I had no tears to shed. Grief was not the emotion that claimed me as I watched them move from side to side above me.

It felt like violence – the burning need to set the world on fire with Cedarfall power, just to get vengeance for this heinous crime.

My wrath devoured me from the inside, searching for a way out. It was all-consuming, but I had to keep it in. There was nothing I could do with the emotion here. Buried in the narrow, deep dungeon carved into the ground. A place to be left and forgotten with only the prison bars crisscrossing, out of reach, above me. There was little room to move. Only enough for me to shuffle on my feet but not to sit or lie down on the sodden ground. All I could do was look skyward and watch the haunting dance as the wind toyed with the bodies of the slain Cedarfall family.

There was nothing I could do but wait until Kayne returned for me. Altar protect the poor soul tasked to pull me out of this dungeon. I might not have access to my power, but I had my will and boiling desire for revenge. For Althea, for Lyra and her family. For every soul who had been killed as the Hunters invaded the city and claimed it as their own.

I would fight, tooth and nail, in their memory.

It was easy to lose track of time within the dungeon. It slipped away from me like sand through parted fingers. The horror of watching the hanging, dead bodies of those I’d known lost its power. I grew numb to the view. The pendulum sway within the brisk night winds entranced me, hypnotising me to the point of exhaustion.

At some point, I must’ve fallen asleep leant against the wall. I woke abruptly to my name, ready to fight the instant my eyes opened. I first thought it was Jesibel warning me from my dreams as she had many times before – warnings I didn’t listen to. But when my name came again, I recognised the voice, despite the hissing whisper it was spoken in.

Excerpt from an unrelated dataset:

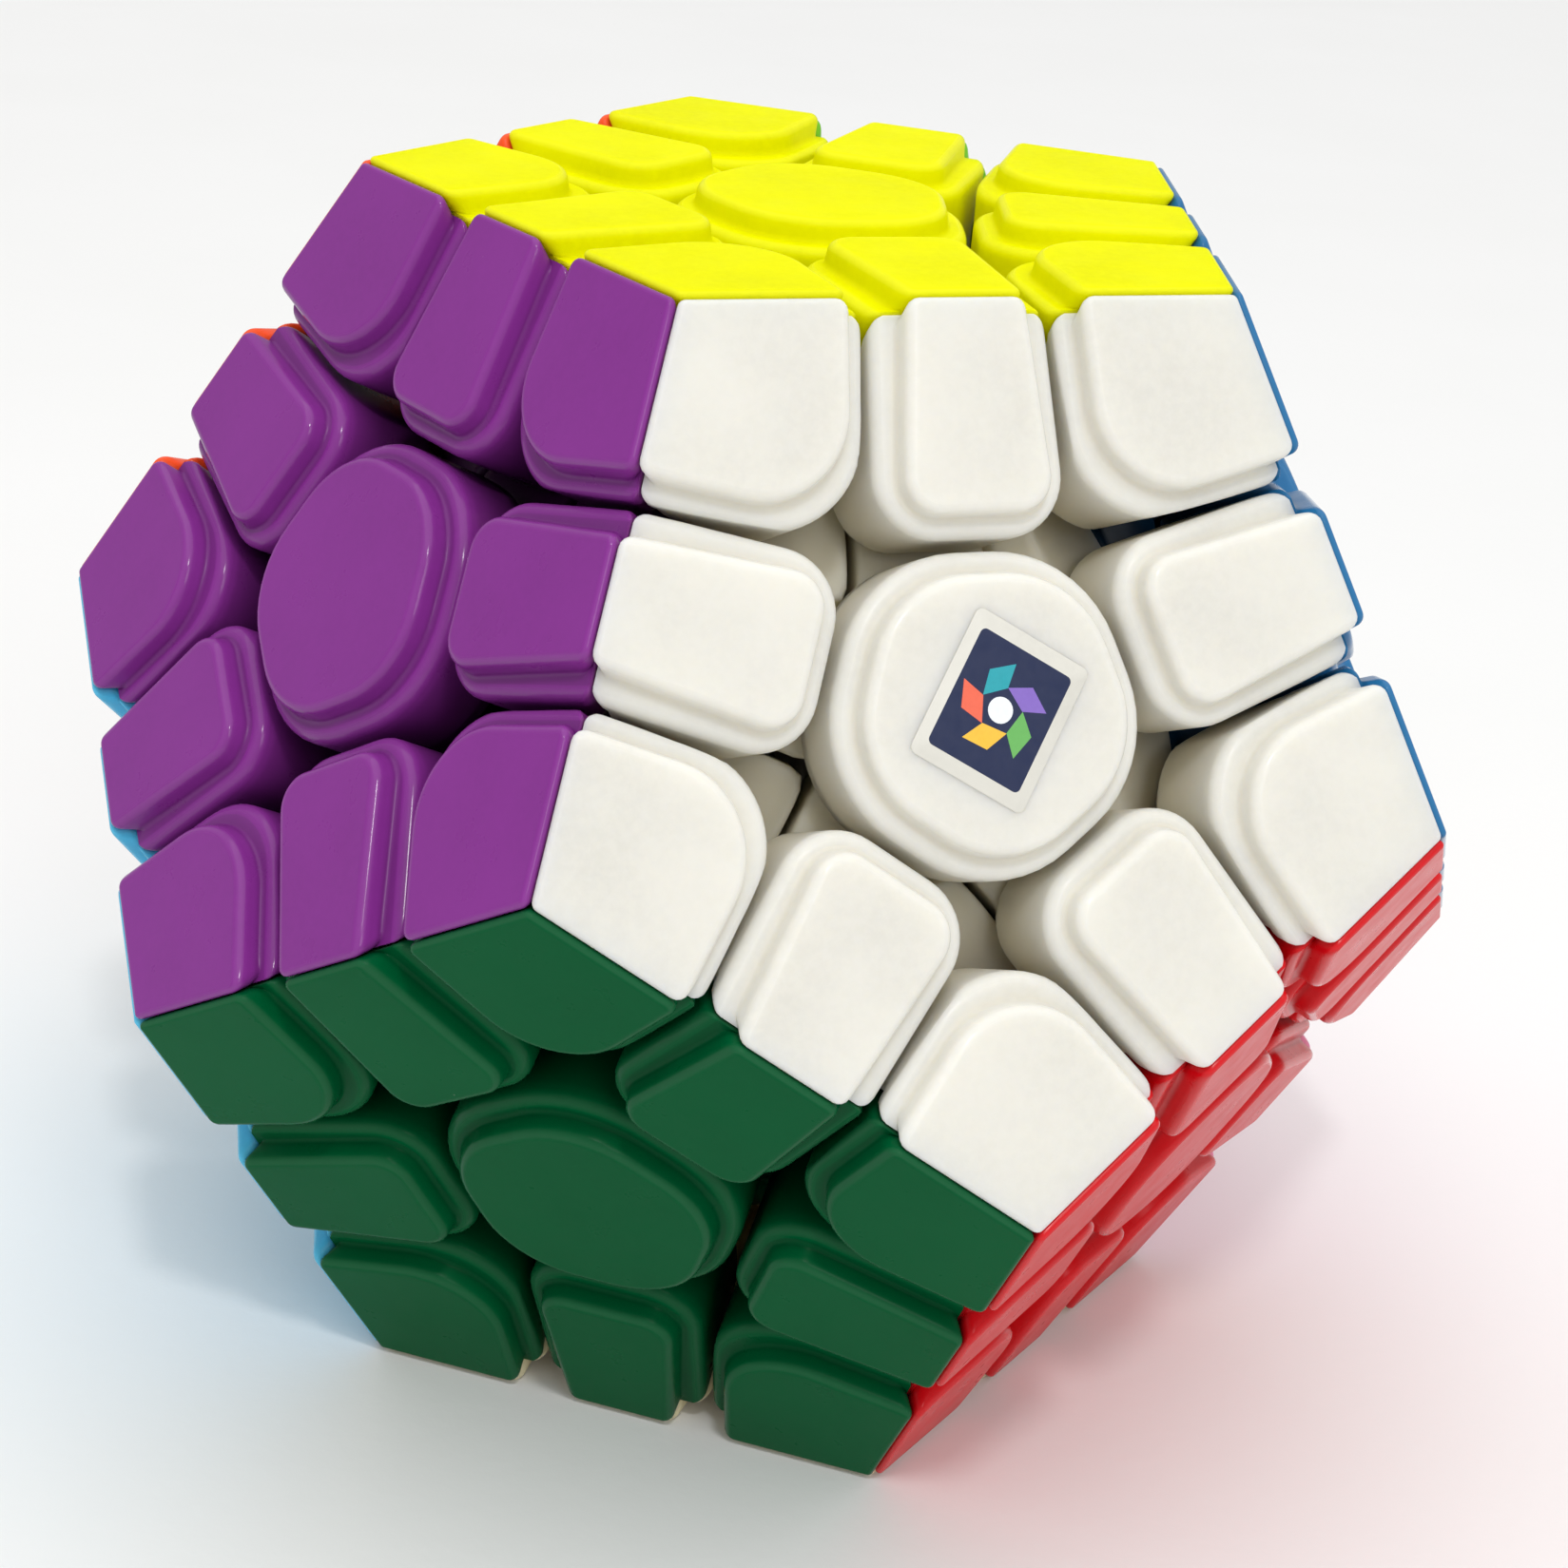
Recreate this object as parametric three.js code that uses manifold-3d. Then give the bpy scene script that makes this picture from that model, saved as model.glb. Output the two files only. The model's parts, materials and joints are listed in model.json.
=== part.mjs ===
// Dodecahedron twisty puzzle: twelve face layers on a twelve-armed core.
// Millimetres, +Z up, origin at the middle of the core. The beige face is underneath.
import * as THREE from "three";
import { mergeVertices } from "three/addons/utils/BufferGeometryUtils.js";
import Module from "manifold-3d";

const wasm = await Module();
wasm.setup();

// ---- driving dimensions -------------------------------------------------
const EDGE = 30; // edge of the dodecahedron
const GOLD = (1 + Math.sqrt(5)) / 2;
const FACE_R = (EDGE * GOLD * GOLD) / (2 * Math.sqrt(3 - GOLD)); // core to face plane
const WHITE_AZ = -90; // where the white face looks, degrees round Z
const STEP = 1.3; // how far the raised facelet stands above its ledge
const GAP = 0.44; // between two pieces that pass each other
const CUT_BASE = 9.2; // each layer is everything above z = CUT_BASE + r * CUT_RISE
const CUT_RISE = 0.5; // so the cut runs along the next face's axis
const FOOT_DEG = 51; // the feet reach out to this cone about each face axis
const FOOT_TOP = 27; // radius of the top of the feet
const FOOT_LOW = 20; // radius of the underside of the feet
const TURN_SIDES = 30; // sides of every surface that turns

// facelets: side = from the vertex or the edge's middle, reach = inwards, round = inner corner
const CORNER = { body: [10.0, 5.0, 3.5], top: [8.9, 4.6, 3.5] }; // side, round, lean
const BAND = { body: [4.65, 12.05, 3.2], top: [3.65, 10.9, 1.8] }; // half width, reach, round
const CAP = { body: [7.95, 6.6], top: [6.75, 5.4] }; // inradius, round

const STEM = { low: 17.3, low_r: 3.5, high: 27.5, high_r: 5.7 }; // a centre's tapered stem
const FOOT_GAP = 0.7; // between the top of a foot and the piece above it
const WELL = { low: 20.6, high: 30.0, r: 3.0 }; // room for spring and screw head
const BORE_R = 1.8; // hole for the screw in the stem
const POST = { r: 3.0, high: 17.0 }; // arm of the core
const CORE_BALL = 11.5;
const SCREW = { r: 1.35, head_r: 2.4, head_low: 27.0, head_high: 28.9 };
const LABEL = { size: [6.6, 8.0], thick: 0.12, lift: 0.03, turn: -32 }; // on the white centre

// ---- the twelve faces ---------------------------------------------------
const FACES = ["yellow", "white", "blue", "lime", "orange", "purple", "red", "pink", "grey",
  "lightblue", "green", "beige"];
const COLOURS = { yellow: 0xf4f000, white: 0xf0eee6, blue: 0x2e6e9e, lime: 0x7cc62f,
  orange: 0xf0502a, purple: 0x8c3c91, red: 0xd0101a, pink: 0xf29ab8, grey: 0x85888c,
  lightblue: 0x4fb8dd, green: 0x0f5a2d, beige: 0xe8d9b0 };
const rad = (d) => (d * Math.PI) / 180;
const normals = FACES.map((_, i) => {
  if (i === 0) return new THREE.Vector3(0, 0, 1);
  if (i === 11) return new THREE.Vector3(0, 0, -1);
  const upper = i <= 5;
  const az = rad(WHITE_AZ + (upper ? 72 * (i - 1) : 36 + 72 * (i - 6)));
  const el = Math.atan(0.5) * (upper ? 1 : -1);
  return new THREE.Vector3(Math.cos(el) * Math.cos(az), Math.cos(el) * Math.sin(az), Math.sin(el));
});
const beside = (i, j) => Math.abs(normals[i].dot(normals[j]) - 1 / Math.sqrt(5)) < 1e-6;
const meet = (list) => {
  const [a, b, c] = list.map((i) => normals[i]);
  const det = a.dot(b.clone().cross(c));
  return b.clone().cross(c).add(c.clone().cross(a)).add(a.clone().cross(b))
    .multiplyScalar(FACE_R / det);
};

// ---- solids -------------------------------------------------------------
function solid(positions, index) {
  const g = new THREE.BufferGeometry();
  g.setAttribute("position", new THREE.Float32BufferAttribute(positions, 3));
  if (index) g.setIndex(index);
  return fromGeometry(g);
}

function fromGeometry(geometry) {
  const g = geometry.clone();
  g.deleteAttribute("normal");
  g.deleteAttribute("uv");
  const m = mergeVertices(g, 1e-5);
  const triVerts = new Uint32Array(m.index.array);
  const vertProperties = m.attributes.position.array;
  return new wasm.Manifold(new wasm.Mesh({ numProp: 3, vertProperties, triVerts }));
}

// A convex solid from planes {n, d}: everything with n.x <= d.
function convex(planes) {
  const points = [];
  const inside = (p) => planes.every((q) => q.n.dot(p) <= q.d + 1e-6);
  for (let i = 0; i < planes.length; i++)
    for (let j = i + 1; j < planes.length; j++)
      for (let k = j + 1; k < planes.length; k++) {
        const [a, b, c] = [planes[i], planes[j], planes[k]];
        const bc = b.n.clone().cross(c.n);
        const det = a.n.dot(bc);
        if (Math.abs(det) < 1e-7) continue;
        const p = bc.multiplyScalar(a.d)
          .addScaledVector(c.n.clone().cross(a.n), b.d)
          .addScaledVector(a.n.clone().cross(b.n), c.d)
          .multiplyScalar(1 / det);
        if (inside(p) && !points.some((q) => q.distanceTo(p) < 1e-4)) points.push(p);
      }
  const index = [];
  for (const { n, d } of planes) {
    const on = points.map((p, i) => [p, i]).filter(([p]) => Math.abs(n.dot(p) - d) < 1e-4);
    if (on.length < 3) continue;
    const mid = on.reduce((s, [p]) => s.add(p), new THREE.Vector3()).divideScalar(on.length);
    const u = on[0][0].clone().sub(mid).normalize();
    const v = n.clone().cross(u);
    const turn = ([p]) => Math.atan2(p.clone().sub(mid).dot(v), p.clone().sub(mid).dot(u));
    on.sort((a, b) => turn(a) - turn(b));
    for (let k = 1; k + 1 < on.length; k++) index.push(on[0][1], on[k][1], on[k + 1][1]);
  }
  return solid(points.flatMap((p) => [p.x, p.y, p.z]), index);
}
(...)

I’d recognise it in this realm and the next.

I blinked away the sticky sleep that clung to my eyes as I peered toward a face looking back down at me through the dungeon’s bars.

“Good, you’re still alive, little bird.”

“Erix?” His name clawed out of my throat; my voice was painfully hoarse. My nails scratched the narrow stone walls surrounding me. If this was still some terrorising dream, then the pain should have freed me. Even as they bent back and the rough stone tore at my fingers, the vision of Erix didn’t fade away.

“What have they done to you?” He growled, reluctantly taking his eyes off me as he scanned the area out of my line of sight.

I dared to welcome the relief that rushed over me, and yet I couldn’t find the words to answer him.

“Iamgoing to get you out of there, but I need you to be patient.” Erix’s eyes glowed with his promise. I couldn’t help but believe him, cling onto the determination he emanated. “Can you do that for me?”

The pleading desperation in his steel-silver eyes was palpable. Erix radiated his urgency in undulating waves.

I opened my mouth, forcing something out. “It was Kayne. He… They’re all dead.”

There was no need to specify who exactly Kayne had seen killed. Duncan, Althea, Rafaela; I’d not seen them since I was dragged away from the forest where Hunters had been left to finish them. Perhaps I referred to the swaying bodies of Althea’s family that danced in the breeze just beyond Erix’s protruding clawed-tipped leather wings.

Erix flinched, his lips pulled taut. “He will pay for his deceptions, don’t worry.”

Our gazes locked, and I felt every shield of vehemence crumble within me.

“I’m so scared.” The revelation burst out of me in a sob.

Erix’s face pinched into a scowl that gave a view of the berserker that lurked within. His lip pulled back from his teeth, revealing the sharpened canine. “I will not let anyhing happen to you. Do you hear me?”

I held his gaze, witnessing the mask of sadness that did little to hide Erix’s own fury. The berserker lurked within him still, and I cared little if Doran’s death meant Erix had full control over himself or not. There was an entire city of Hunters. He could tear through them all, and I would never think of them again.

I nodded, swallowing down bile. “I hear you.”

“Good. Wait for me to return,” Erix said, fingers gripped around the bar far above me. “You will know when the time comes, but I need you to be ready. Remember our training, you are going to need to utilise every ounce of it.”

“No,” I half gasped and shouted. Erix didn’t pull away as I reached up to him, my fingers barely grazing his own. “Don’t… you can’t leave me again.”

“Little bird,” Erix breathed, his shoulders sagging from the weight of the world he carried. “I never left you. I never will.”

The walls could have closed in on me at that moment, and I wouldn’t have cared. “You came back for me.”

“Always. No matter what has happened, you are still my duty.” Erix unravelled his grip on the dungeon’s bar and stood tall. I watched his every move, holding my breath as he surveyed the surrounding area before speaking a final time. I thought he was going to say the final words that always followed when he referred to me as his duty.

And my pleasure.

Instead, Erix said, “Our allies live.”